»»
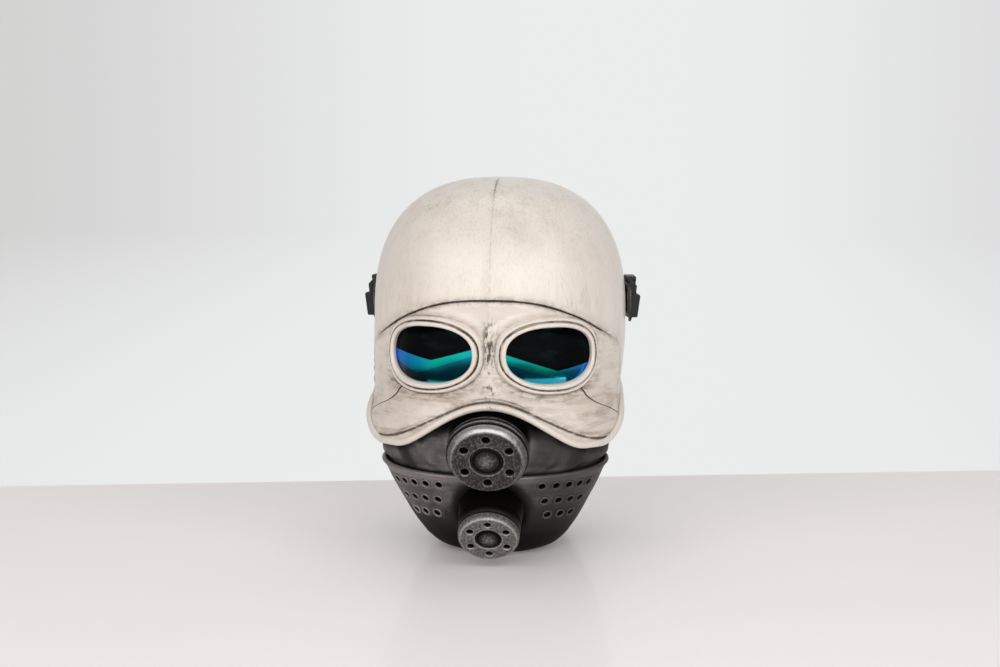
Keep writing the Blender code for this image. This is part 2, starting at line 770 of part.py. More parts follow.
def head_strap(parts, material):
    """Webbing from one buckle's slot round the back of the dome to the other's, standing off the shell."""
    spot, outward = buckle_frame(1)
    backward = Vector((0, 0, 1)).cross(outward)
    inner_end = spot + buckle_lift() * outward + (BUCKLE_LENGTH / 2 - 0.8 * BUCKLE_SLOT_DEPTH) * backward
    mouth = spot + buckle_lift() * outward + (BUCKLE_LENGTH / 2 + 0.004) * backward
    start = BUCKLE_AZIMUTH + radians(16)
    rest_lift = WALL_CLEARANCE + STRAP_THICKNESS / 2

    def line(share):
        """A point of the strap's middle line on the +X side: 0 in the buckle, 1 in the middle of the back."""
        if share < 0.1:
            return inner_end.lerp(mouth, share / 0.1)
        azimuth = start + (pi - start) * (share - 0.1) / 0.9
        surface = shell_point(azimuth, STRAP_LEVEL)
        away = unit_normal(shell_point, azimuth, STRAP_LEVEL)
        away.z = 0
        away.normalize()
        eased = smooth(start, start + STRAP_EASE, azimuth)
        return surface + (STRAP_LIFT * (1 - eased) + rest_lift) * away

    def place(u, v):
        share = 1 - abs(2 * u - 1)
        spot = line(share)
        if u < 0.5:
            spot.x = -spot.x
        spot.z = STRAP_LEVEL + (v - 0.5) * STRAP_WIDTH
        return spot

    mesh = lofted_mesh("head_strap", 48, 1, place)
    item = new_object("head_strap", mesh, material, parts)
    wall = item.modifiers.new("wall", "SOLIDIFY")
    wall.thickness = STRAP_THICKNESS
    wall.offset = 0
    return item


def stand_on_origin(parts):
    """Hangs every piece on one empty, and moves it so that the origin is under the middle of the helmet."""
    origin = bpy.data.objects.new("helmet_origin", None)
    parts.objects.link(origin)
    bpy.context.view_layer.update()
    graph = bpy.context.evaluated_depsgraph_get()
    places = []
    for item in parts.objects:
        if item.type == "MESH":
            shape = item.evaluated_get(graph)
            places += [shape.matrix_world @ vertex.co for vertex in shape.data.vertices]
    low = Vector(np.min(places, axis=0))
    high = Vector(np.max(places, axis=0))
    for item in bpy.data.objects:
        if item is not origin and item.parent is None:
            item.parent = origin
    origin.location = (-(low.x + high.x) / 2, -(low.y + high.y) / 2, -low.z)
    bpy.context.view_layer.update()
    print("size mm", [round(1000 * (b - a), 2) for a, b in zip(low, high, strict=True)])
    print("origin moved mm", [round(1000 * part, 2) for part in origin.location])


def main():
    clear_scene()
    parts, cutters = make_collections()
    materials = make_materials()
    ivory = materials["ivory_paint"]
    gunmetal = materials["gunmetal_paint"]
    metal = materials["filter_metal"]

    shell = helmet_shell(parts, cutters, ivory)
    for side, word in ((-1, "right"), (1, "left")):
        eyepiece_rim(side, "eyepiece_rim_" + word, parts, ivory)
        lens(side, "lens_" + word, parts, materials["mirror_lens"])
        buckle_base(side, "buckle_base_" + word, parts, materials["black_plastic"])
        strap_buckle(side, "strap_buckle_" + word, parts, cutters, materials["black_plastic"])
    head_strap(parts, materials["black_webbing"])

    face = muzzle(parts, gunmetal)
    chin = chin_guard(parts, gunmetal)
    nape_guard(parts, cutters, gunmetal)
    cut(chin, vent_cutters(cutters))

    upper_seat = muzzle_point(0.0, UPPER_SEAT_HEIGHT)
    upper_face = face_centre(upper_seat, UPPER_STAND_OFF, UPPER_TILT)
    upper_room = turned_cutter("upper_room", upper_profile(BORE_CLEARANCE), 0.01, cutters)
    upper = (
        upper_filter(parts, cutters, metal),
        filter_cap("upper_filter_cap", UPPER_CAP_RADIUS, parts, metal),
        upper_room,
    )
    for item in upper:
        aim(item, upper_face, UPPER_TILT)
    for neighbour in (face, chin, shell):
        cut(neighbour, upper_room)

    lower_seat = chin_point(0.0, LOWER_SEAT_HEIGHT)
    lower_face = face_centre(lower_seat, LOWER_STAND_OFF, LOWER_TILT)
    lower_room = turned_cutter("lower_room", lower_profile(BORE_CLEARANCE), 0.01, cutters)
    lower = (
        lower_filter(parts, cutters, metal),
        filter_cap("lower_filter_cap", LOWER_CAP_RADIUS, parts, metal),
        lower_room,
    )
    for item in lower:
        aim(item, lower_face, LOWER_TILT)
    for neighbour in (face, chin):
        cut(neighbour, lower_room)

    stand_on_origin(parts)


main()
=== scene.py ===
# %% [markdown]
# # A costume helmet of the gas-mask kind, dressed for its picture
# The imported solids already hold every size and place. This lesson dresses them: each solid gets a finer
# piece that follows the same level sections, with grooves, beads, vents, stitches and worn paint. The
# pieces are made in the solids' own frame: metres, +Z up, the face towards -Y. The ears are on a line a
# little behind the X axis.

# %% Load the solids
import json
from math import cos, pi, radians, sin, tan

import bmesh
import bpy
import numpy as np
from mathutils import Matrix, Vector

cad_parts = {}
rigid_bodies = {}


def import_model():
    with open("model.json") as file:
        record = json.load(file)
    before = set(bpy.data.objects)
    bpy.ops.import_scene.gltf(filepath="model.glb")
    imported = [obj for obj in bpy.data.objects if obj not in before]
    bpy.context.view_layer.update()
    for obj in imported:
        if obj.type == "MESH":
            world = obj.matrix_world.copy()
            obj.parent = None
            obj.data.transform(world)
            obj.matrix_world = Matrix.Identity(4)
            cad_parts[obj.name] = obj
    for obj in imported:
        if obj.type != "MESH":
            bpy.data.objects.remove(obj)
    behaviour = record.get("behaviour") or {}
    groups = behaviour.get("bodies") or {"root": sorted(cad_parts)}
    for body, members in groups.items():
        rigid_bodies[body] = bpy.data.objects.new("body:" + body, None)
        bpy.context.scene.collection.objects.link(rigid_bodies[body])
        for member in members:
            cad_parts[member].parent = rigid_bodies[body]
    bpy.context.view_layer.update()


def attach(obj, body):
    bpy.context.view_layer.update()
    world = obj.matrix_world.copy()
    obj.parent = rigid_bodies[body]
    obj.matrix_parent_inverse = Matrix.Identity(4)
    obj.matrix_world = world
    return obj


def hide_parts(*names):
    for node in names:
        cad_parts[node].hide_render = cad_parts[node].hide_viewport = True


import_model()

# %% [markdown]
# ## The level sections
# A moulded helmet is easiest to describe as a stack of level cuts, each a rounded oval. A table holds each
# cut as shares of the piece's sizes, and a smooth curve reads any height between its rows. The tables are
# the same as the solids', so a fine skin made from them follows the coarse solid closely.

# %% Sizes of the shell, muzzle, chin guard and nape guard
HELMET_HEIGHT = 0.297
DOME_HALF = 0.203 / 2
SPRING_HEIGHT = 0.187
BROW_REACH = 0.106
BACK_REACH = 0.125
SHELL_WALL = 0.003
EARS_PLACE = 0.00663
LIP_ARCH_HEIGHT = 0.126
CHEEK_HEIGHT = 0.095
CHEEK_START = radians(46)
CHEEK_END = radians(58)
REAR_START = radians(108)
REAR_RIM_HEIGHT = 0.131
LIP_FLARE = 0.002
LIP_FLARE_HEIGHT = 0.005
DOME_POWERS = (2.5, 2.35, 2.2, 2.2)
PLAN_POWER = 2.2

MUZZLE_HALF = 0.0895
MUZZLE_BOTTOM = 0.062
MUZZLE_TOP = 0.134
MUZZLE_REACH = 0.1005
MUZZLE_SWEEP = radians(99)
MUZZLE_SHOULDER = 0.007
MUZZLE_WALL = 0.0025
CHIN_HALF = 0.088
CHIN_REACH = 0.104
CHIN_CORNER = 0.050
CHIN_FRONT_TOP = 0.071
CHIN_CORNER_TOP = 0.078
CHIN_WALL = 0.003
CHIN_FLARE = 0.0015
CHIN_SWEEP = radians(112)
CHIN_PLAN_POWER = 2.15
NAPE_HALF = 0.094
NAPE_REACH = 0.111
NAPE_TOP = 0.142
NAPE_SWEEP = radians(75)
NAPE_TUCK = 0.030
NAPE_WALL = 0.003
FIT = 0.0006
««
● What the task requires
In the data above, find the line that contains "lower_seat = chin_point(0.0, LOWER_SEAT_HEIGHT)" and the line that contains "before = set(bpy.data.objects)". Repeat exactly those lines and every line between them, and only those.

● Written answer
    lower_seat = chin_point(0.0, LOWER_SEAT_HEIGHT)
    lower_face = face_centre(lower_seat, LOWER_STAND_OFF, LOWER_TILT)
    lower_room = turned_cutter("lower_room", lower_profile(BORE_CLEARANCE), 0.01, cutters)
    lower = (
        lower_filter(parts, cutters, metal),
        filter_cap("lower_filter_cap", LOWER_CAP_RADIUS, parts, metal),
        lower_room,
    )
    for item in lower:
        aim(item, lower_face, LOWER_TILT)
    for neighbour in (face, chin):
        cut(neighbour, lower_room)

    stand_on_origin(parts)


main()
=== scene.py ===
# %% [markdown]
# # A costume helmet of the gas-mask kind, dressed for its picture
# The imported solids already hold every size and place. This lesson dresses them: each solid gets a finer
# piece that follows the same level sections, with grooves, beads, vents, stitches and worn paint. The
# pieces are made in the solids' own frame: metres, +Z up, the face towards -Y. The ears are on a line a
# little behind the X axis.

# %% Load the solids
import json
from math import cos, pi, radians, sin, tan

import bmesh
import bpy
import numpy as np
from mathutils import Matrix, Vector

cad_parts = {}
rigid_bodies = {}


def import_model():
    with open("model.json") as file:
        record = json.load(file)
    before = set(bpy.data.objects)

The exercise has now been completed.